Atmospheric methane may be the first sign of life beyond Earth detectable by astronomers. While non-biological processes can also generate it, a new study establishes a set of circumstances that may point to true biological activity on a rocky planet.
Many technical means, under the tutelage of some of the brightest minds on the planet, have the stated objective of getting their hands on the Holy Grail: unearthing extraterrestrial life. Such a discovery would likely have important scientific and philosophical implications. But you still have to search. Indeed, how to detect the presence of even rudimentary life forms nested several light years from Earth without being able to get there? It’s a real challenge.
In this sense, several teams of astronomers strive to reduce uncertainties by imagining very specific contexts likely to betray the presence of life elsewhere in the Universe. Technosignatures are, for example, a field of research. In a new study, researchers from the University of California, Santa Cruz focused on methane, a well-known gas on Earth.
Untangle biological and non-biological sources
The case for methane as a biosignature stems from its instability in the atmosphere. Since photochemical reactions destroy atmospheric methane, levels of this gas must be constantly replenished to maintain it. If you detect a lot of methane on a rocky planet, then you need a massive source allowing its presence.
However, while methane has long been considered a potential biosignature, there are a number of non-biological processes capable of producing it. Volcanic eruptions or asteroid impacts are examples. The idea of this study was therefore to seek to reduce the probability of false positives when identifying atmospheric methane as a biosignature on another planet.
“A single molecule will not give you the answer: you have to take into account the global context of the planet”, underlines Maggie Thompson, main author of the study. “Methane is one piece of the puzzle, but to determine if there is life on a planet, you need to consider its geochemistry, how it interacts with its star, and the many processes that can affect atmosphere of a planet on geological time scales.”
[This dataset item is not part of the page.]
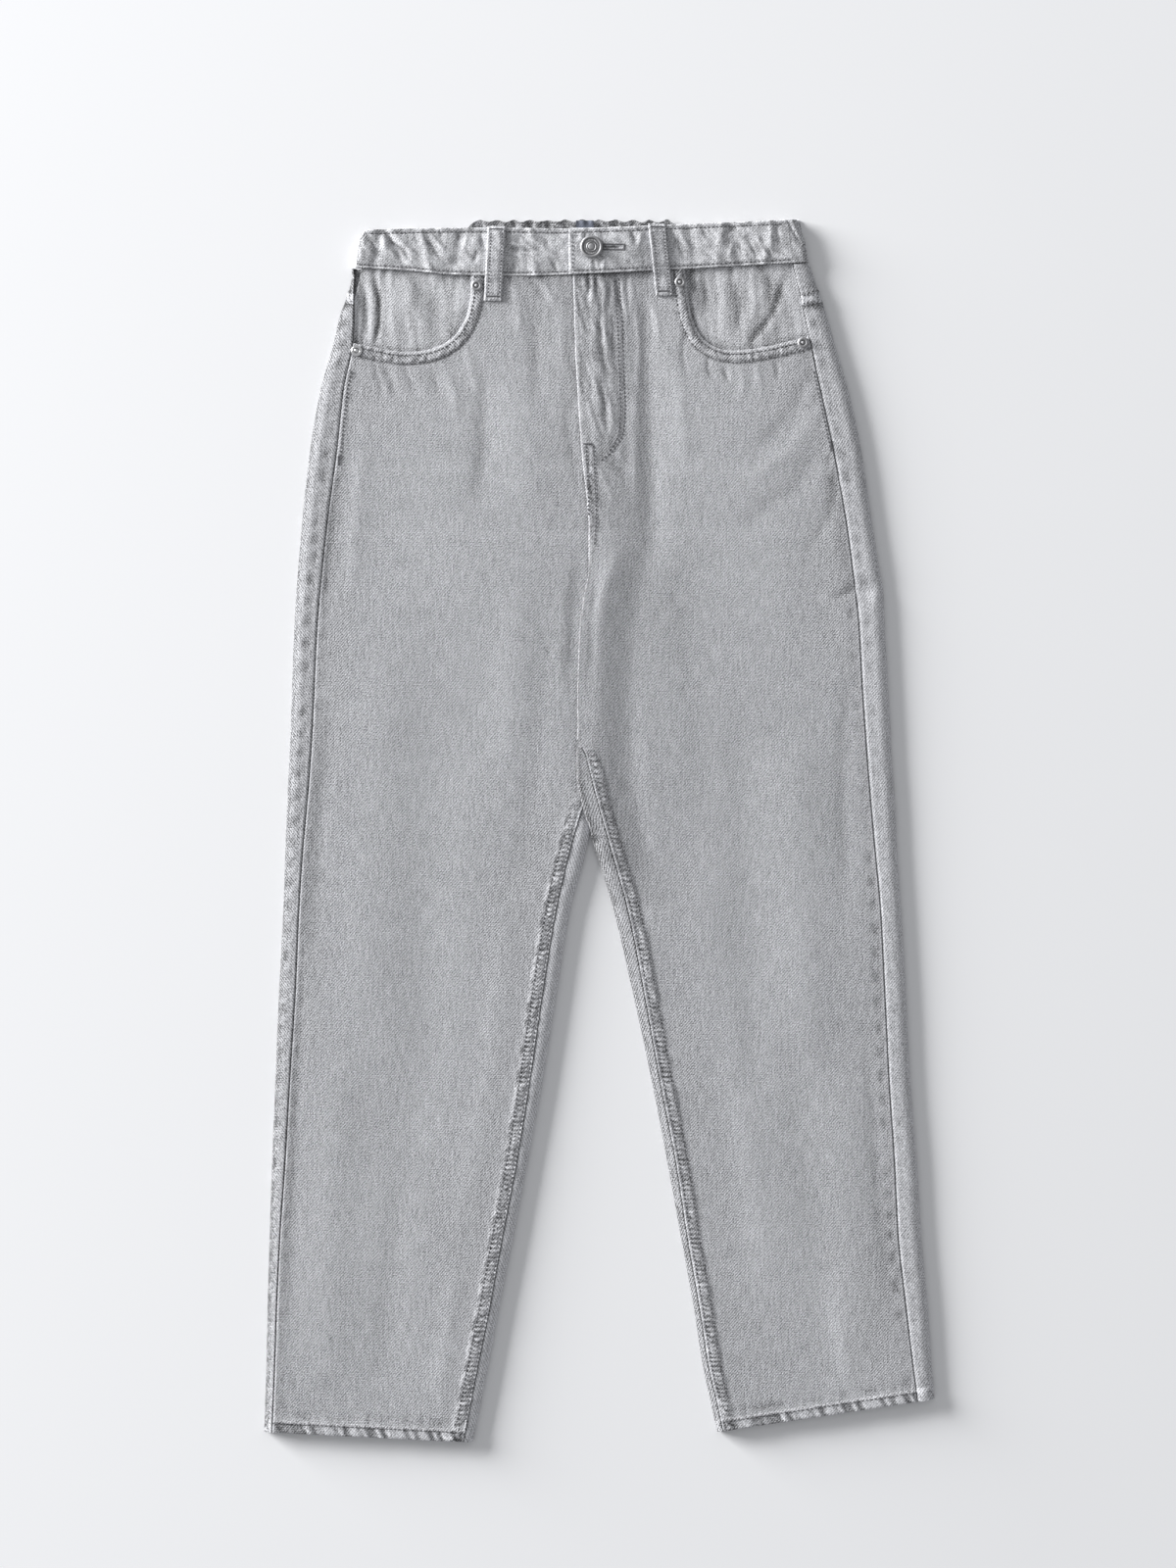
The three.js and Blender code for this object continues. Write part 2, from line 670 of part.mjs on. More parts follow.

It shows that non-biological sources cannot produce so much methane without also generating observable clues about its origins. The outgassing of volcanoes, for example, would add both methane and carbon monoxide to the atmosphere, while biological activity tends to easily consume carbon monoxide. Non-biological processes also cannot easily produce habitable planetary atmospheres rich in methane and carbon dioxide, and with little or no carbon monoxide.
In the case of a small rocky planet orbiting a star like our Sun, the researchers found that atmospheric methane was more likely to be a sign of life if the planet met three conditions. On the one hand, it should be surrounded by an atmosphere containing carbon dioxide. This atmosphere should also contain more methane than carbon monoxide. Finally, said planet should not be rich in water.
The study is interesting in that we know that the James Webb Telescope will be able to study atmospheric methane in greater detail than other potential biosignatures. However, caution should be exercised. “This study focuses on the most obvious false positives for methane as a biosignature,” the authors note. “The atmospheres of rocky exoplanets will probably surprise us. We will therefore have to be careful in our interpretations”.